TensorRT-LLMs/docs/source/llm-api-examples/index.rst

=======================================================
LLM Examples Introduction
=======================================================

Here is a simple example to show how to use the LLM with TinyLlama.

.. literalinclude:: ../../../examples/llm-api/quickstart_example.py
   :language: python
   :linenos:

The LLM API can be used for both offline or online usage. See more examples of the LLM API here:

.. toctree::
    :maxdepth: 1
    :caption: LLM API Examples

    llm_inference
    llm_inference_distributed
    llm_inference_async
    llm_inference_async_streaming
    llm_quantization
    llm_auto_parallel
    llm_multilora
    llm_logits_processor
    llm_guided_decoding
    llm_lookahead_decoding

For more details on how to fully utilize this API, check out:

* `Common customizations <customization.html>`_
* `LLM API Reference <../llm-api/index.html>`_

.. _supported_models:

Supported Models
================

* Llama (including variants Mistral, Mixtral, InternLM)
* GPT (including variants Starcoder-1/2, Santacoder)
* Gemma-1/2
* Phi-1/2/3
* ChatGLM (including variants glm-10b, chatglm, chatglm2, chatglm3, glm4)
* QWen-1/1.5/2
* Falcon
* Baichuan-1/2
* GPT-J
* Mamba-1/2

.. _model_preparation:

Model Preparation
==================

The ``LLM`` class supports input from any of the following:

1. **Hugging Face Hub**: Triggers a download from the Hugging Face model hub, such as ``TinyLlama/TinyLlama-1.1B-Chat-v1.0``.

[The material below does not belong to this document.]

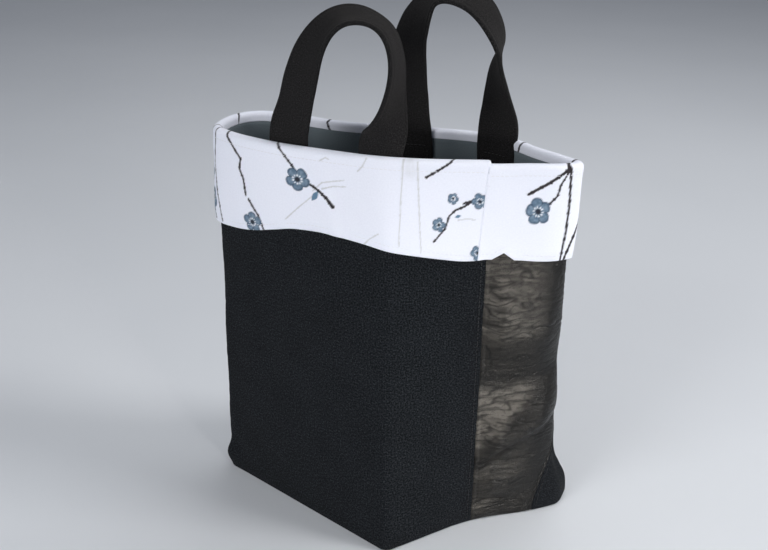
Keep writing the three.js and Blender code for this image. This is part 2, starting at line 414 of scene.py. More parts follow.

2. **Local Hugging Face models**: Uses a locally stored Hugging Face model.

3. **Local TensorRT-LLM engine**: Built by ``trtllm-build`` tool or saved by the Python LLM API.

Any of these formats can be used interchangeably with the ``LLM(model=<any-model-path>)`` constructor.

The following sections show how to use these different formats for the LLM API.

.. _hugging_face_hub:

Hugging Face Hub
#######################

Using the Hugging Face hub is as simple as specifying the repo name in the LLM constructor:

.. code-block:: python

    llm = LLM(model="TinyLlama/TinyLlama-1.1B-Chat-v1.0")


Local Hugging Face Models
##############################

Given the popularity of the Hugging Face model hub, the API supports the Hugging Face format as one of the starting points.
To use the API with Llama 3.1 models, download the model from the `Meta Llama 3.1 8B model page <https://huggingface.co/meta-llama/Meta-Llama-3.1-8B>`_ by using the following command:


.. code-block:: console

   git lfs install
   git clone https://huggingface.co/meta-llama/Meta-Llama-3.1-8B


After the model downloading finished, we can load the model as below:

.. code-block:: python

   llm = LLM(model=<path_to_meta_llama_from_hf>)


Note:
    Using this model is subject to a `particular license <https://ai.meta.com/resources/models-and-libraries/llama-downloads/>`_. Agree to the terms and `authenticate with HuggingFace <https://huggingface.co/meta-llama/Meta-Llama-3-8B?clone=true>`_ to begin the download.

.. _from_tensorrt_llm_engine:

From TensorRT-LLM Engine
#############################

There are two ways to build the TensorRT-LLM engine:

1. **Using the ``trtllm-build`` Tool**: You can build the TensorRT-LLM engine from the Hugging Face model directly with the ``trtllm-build`` tool and then save the engine to disk for later use.
   Refer to the `README <https://github.com/NVIDIA/TensorRT-LLM/tree/main/examples/llama>`_ in the ``examples/llama`` repository on GitHub.

   After the engine building is finished, we can load the model as below::

.. code-block:: python

    llm = LLM(model=<path_to_trt_engine>)


2. **Using an ``LLM`` Instance**: Use an ``LLM`` instance to create the engine and persist to local disk::

.. code-block:: python

    llm = LLM(<model-path>)

    # Save engine to local disk
    llm.save(<engine-dir>)

The engine can be reloaded as above.